Britain can only afford to deport foreign terrorists who are hiding behind human rights laws to two countries at a time, a major review has found.
Jihadis who pose a threat to the UK cannot be handed over to a host of countries including Syria and Libya because they are war-torn.
Even where countries are willing to take ISIS-inspired terrorists back and give them a fair trial, the process is so bureaucratic the Home Office can only deal with two countries at a time, it was claimed.
The findings were contained in a long-awaited report into the Deportations With Assurances (DWA) scheme, ordered by then Home Secretary Theresa May four years ago.
The scheme emerged out of the ten-year legal battle to get hate preacher Abu Qatada booted out of the UK, but the review found it is at a ‘low ebb’.
Hate preacher Abu Qatada, pictured in Jordan in September 2014, was booted out of Britain after a decade-long legal battle. The protracted case spawned the ‘deportations with assurances’ scheme to kick suspected terrorists out of Britain
He was eventually deported after Jordan signed a treaty which guaranteed he would get a fair trial, and the scheme was rolled out to other countries and jihadis who posed a risk to Britain’s national security.
But serous questions have been raised over its usefulness after it emerged just eleven people, not including Qatada, have been deported through it – nine to Algeria and two to Jordan.
Terrorism expert Professor Clive Walker, who co-authored the report, said around 40 suspected terrorists have used human rights laws to stay in the UK.
And he warned that given the ‘increasing travel to Iraq and Syria for terrorism purposes….this figure could now markedly increase’.
David Anderson QC, the government’s former independent reviewer of terrorism legislation who helped write the report, said the scheme is at a ‘low ebb’.
And he revealed he was told in 2014 ‘the Home Office only had the resources to contemplate the use of DWA in a maximum of two countries at any one time’.
He pointed out the scheme has faced a barrage of attacks from NGOs and charities who have mounted a string of challenges against the UK’s efforts to deport dangerous jihadis.
This has meant that UK government officials have had to plough time, money and resources into fighting these legal challenges and monitoring the scheme.
Mr Anderson and Prof walker’s review backed the scheme, with the pair concluding that ‘DWA can play a significant role in counter-terrorism, especially in prominent and otherwise intractable cases which are worth the cost and effort, but it will be delivered effectively and legitimately in international law only if laborious care is taken’.
Theresa May, pictured in the Downing Street garden today with members of the UK women’s rugby team, ordered the review into DWA arrangements in 2013 while she was still Home Secretary. It found that the process is so legally complicated and drawn out tat very few deportations have been ordered under it
Just six countries have entered into arrangements for DWA – Libya, Ethiopia, Algeria, Lebanon, Morocco and Jordan. But the first three of these have been ruled out due to political instability.

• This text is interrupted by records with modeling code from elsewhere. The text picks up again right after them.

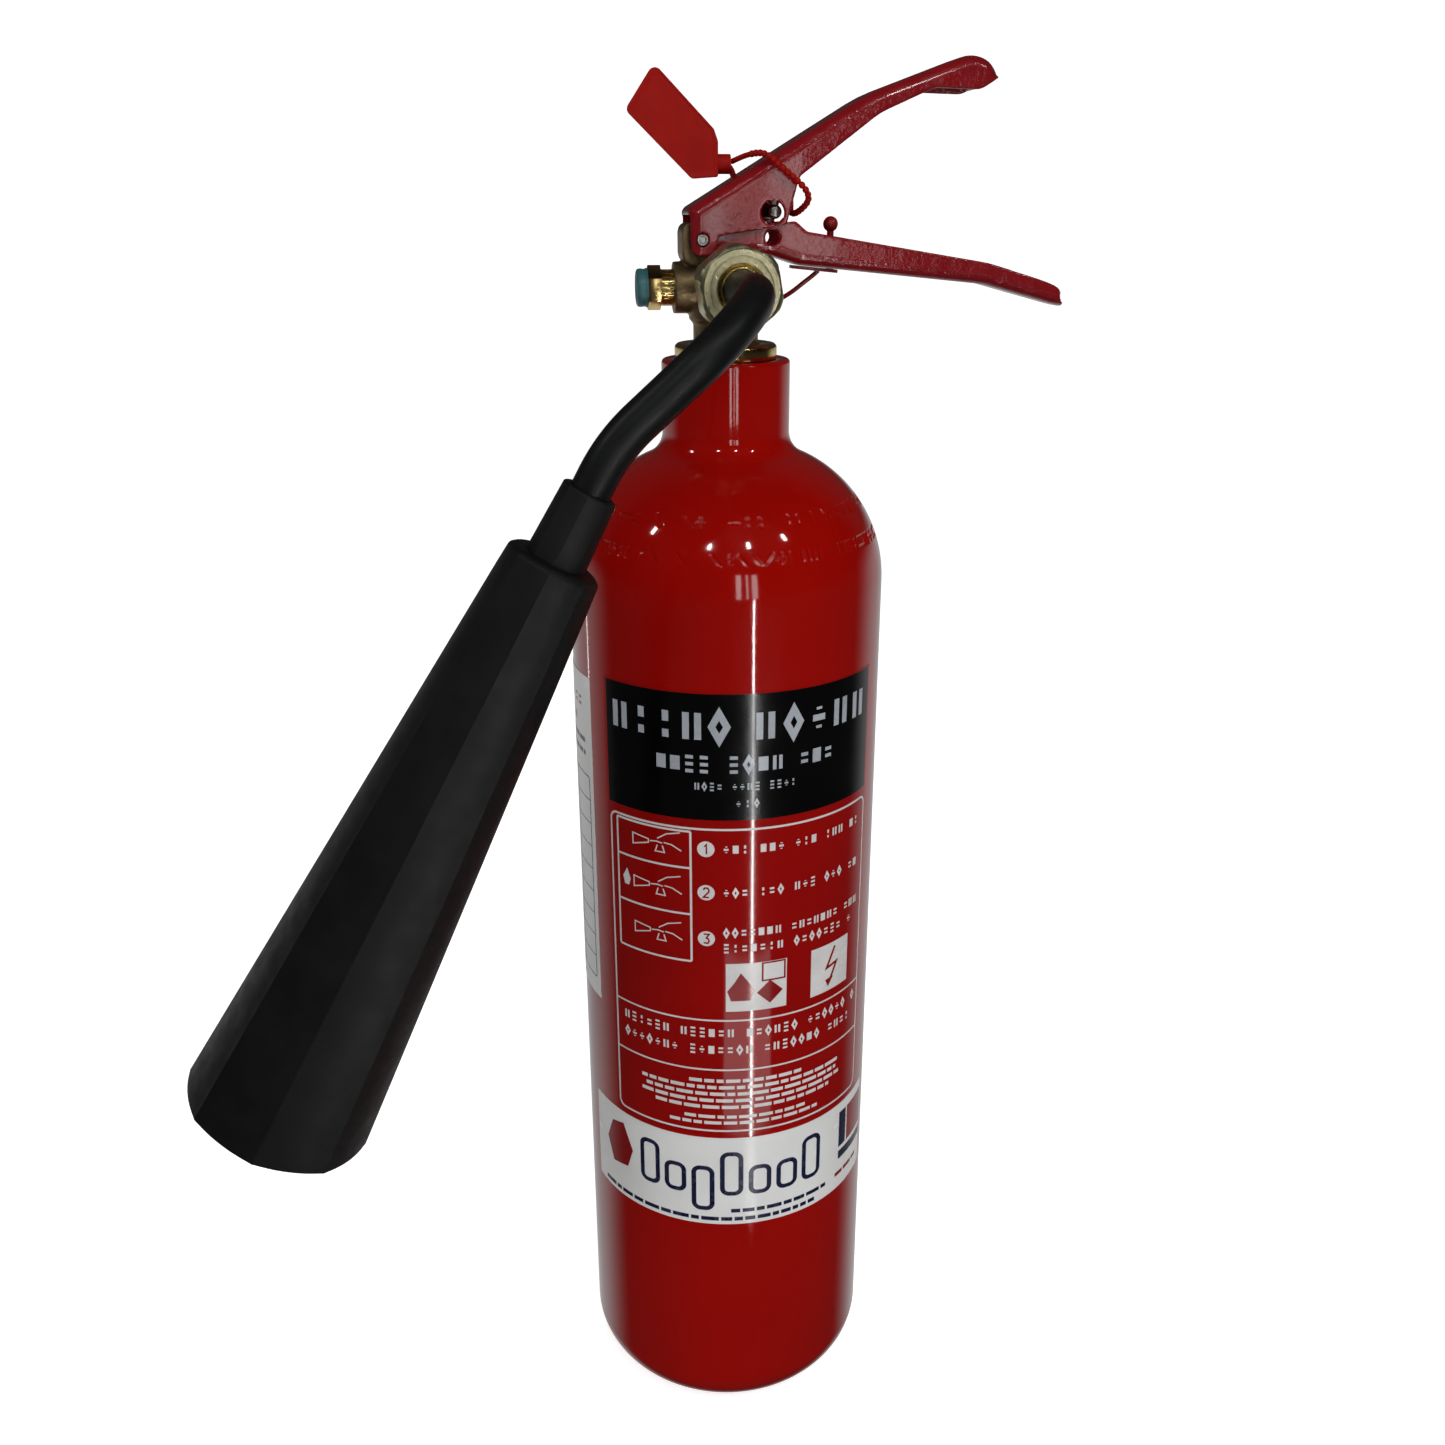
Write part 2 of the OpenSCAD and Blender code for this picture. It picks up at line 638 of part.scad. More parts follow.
// eyelet that hangs on the loop and holds the tether
module tether_eye() {
    color(CRIMSON) translate([pin_x, 30, pin_z - loop_half - 0.3]) rotate([90, 0, 0]) ring(2.5, 0.7);
}

module tether_anchor() {
    color(CRIMSON) {
        translate([anchor_x, 0, 477.4]) sphere(2.6, $fn = 32);
        rod_z(anchor_x, 0, 461.6, 476, 1.2);
        translate([anchor_x, 0, 462.6]) rotate([0, web_slope, 0])
            translate([-14, -2.5, -1.2]) cube([16.5, 5, 1.1]);
    }
}

module pin_tether() { color(CRIMSON) sweep(smooth(TETHER, 3), tether_r, 8, [0.6, 0.5, -0.6]); }

// ---- tamper seal ----

module seal_tag() { color(SEAL_RED) prism_y(rounded(TAG_SIDE), -5.6, -4.2); }

module seal_head() {
    color(SEAL_RED) difference() {
        union() {
            translate([-4.2, -1, 496.6]) rotate([0, 90, 0]) cylinder(h = 5.6, r = 3.2);
            translate([-6, -4.2, 494]) cube([3, 6, 5]);
        }
        translate([0.6, -1, 496.6]) rotate([0, 90, 0]) cylinder(h = 1, r = 2.3);
    }
}

module seal_strap() { color(SEAL_RED) sweep(smooth(STRAP, 2), strap_r, 8, [0.33, 0.16, 0.93]); }

cylinder_shell();  // cylinder
front_label();
band_label();
service_label();
neck_ring();
neck_oring();
valve_body();
dip_tube_bush();
dip_tube();
valve_spring();
valve_stem();
stem_seal();
stem_oring();
gland_nut();
burst_disc();
relief_washer();
relief_plug();
relief_cap();
swivel_nut();
swivel_spigot();
spigot_orings();
discharge_tube();
jet_nozzle();
horn_collar();
horn();
carry_handle();
pivot_pin();
squeeze_lever();
safety_pin();
pin_loop();
tether_eye();
tether_anchor();
pin_tether();
seal_tag();
seal_head();
seal_strap();
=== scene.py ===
"""Looks of the carbon dioxide fire extinguisher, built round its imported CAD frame.

Lengths are in millimetres until a mesh is made. Angles round the cylinder are in degrees, from -Y towards +X.
"""
import contextlib
import math
import random
from math import cos, pi, radians, sin

import bmesh
import bpy
import numpy as np
from mathutils import Matrix, Vector


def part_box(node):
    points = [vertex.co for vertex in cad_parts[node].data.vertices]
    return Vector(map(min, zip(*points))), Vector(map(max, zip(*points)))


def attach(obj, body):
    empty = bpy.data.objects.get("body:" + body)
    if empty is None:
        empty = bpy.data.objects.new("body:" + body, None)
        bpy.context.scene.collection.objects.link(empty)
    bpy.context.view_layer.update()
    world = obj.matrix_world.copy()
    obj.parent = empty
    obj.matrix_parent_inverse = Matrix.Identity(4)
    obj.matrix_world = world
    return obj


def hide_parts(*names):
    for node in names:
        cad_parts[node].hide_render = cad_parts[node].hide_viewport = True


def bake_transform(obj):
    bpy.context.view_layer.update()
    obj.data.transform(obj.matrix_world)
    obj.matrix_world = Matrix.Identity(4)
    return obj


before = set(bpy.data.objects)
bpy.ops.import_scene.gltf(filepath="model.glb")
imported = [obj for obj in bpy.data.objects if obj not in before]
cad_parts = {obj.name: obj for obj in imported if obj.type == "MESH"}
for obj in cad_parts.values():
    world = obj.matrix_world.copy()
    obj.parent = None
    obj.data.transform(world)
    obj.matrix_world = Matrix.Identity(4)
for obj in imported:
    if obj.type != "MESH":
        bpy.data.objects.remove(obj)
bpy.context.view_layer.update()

MM = 0.001
TAU = 2 * pi
FIXED = "cylinder_and_valve"


# ---- sizes taken from the frame ----

def low(node):
    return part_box(node)[0] / MM


def high(node):
    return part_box(node)[1] / MM


def centre(node):
    return (low(node) + high(node)) / 2


CYLINDER_R = high("cylinder").x
NECK_TOP = high("cylinder").z
LABEL_T = 0.15
PRINT_T = 0.035
LABEL_LOW, LABEL_HIGH = low("front_label").z, high("front_label").z
BAND_LOW, BAND_HIGH = low("band_label").z, high("band_label").z
OUTLET_Z = centre("swivel_nut").z
PIN_X, PIN_Z = centre("safety_pin").xz
PIVOT_X, PIVOT_Z = centre("pivot_pin").xz

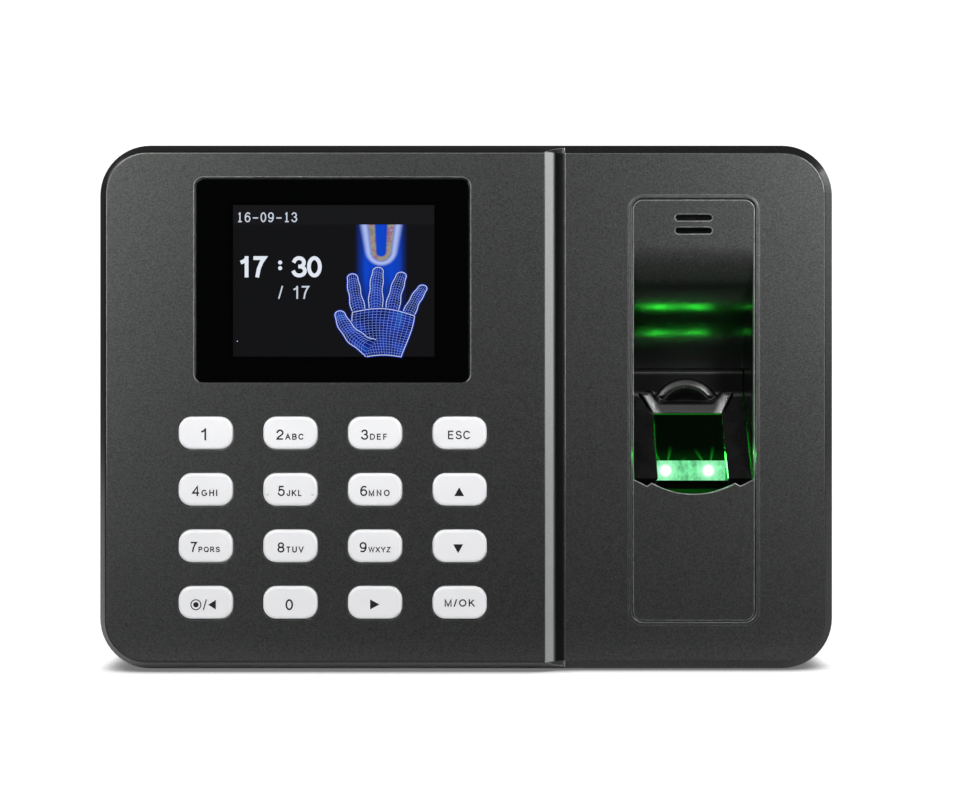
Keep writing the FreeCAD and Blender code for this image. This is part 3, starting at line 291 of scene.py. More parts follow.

A Home Office spokesman said: ‘Deportation with assurances (DWA) remains a valuable policy which allows us to remove those who threaten to do us harm while meeting international human rights obligations.
‘We are very grateful to David Anderson QC for his report and we are pleased with his recognition that the UK has taken the lead in developing rights-compliant procedures.
‘Keeping the public safe is our primary duty and DWA is one of a range of powers available to disrupt terrorists.’
The Home office stressed there has never been a problem with funding the DWA scheme and that they have dealt with at least four countries simultaneously in the past.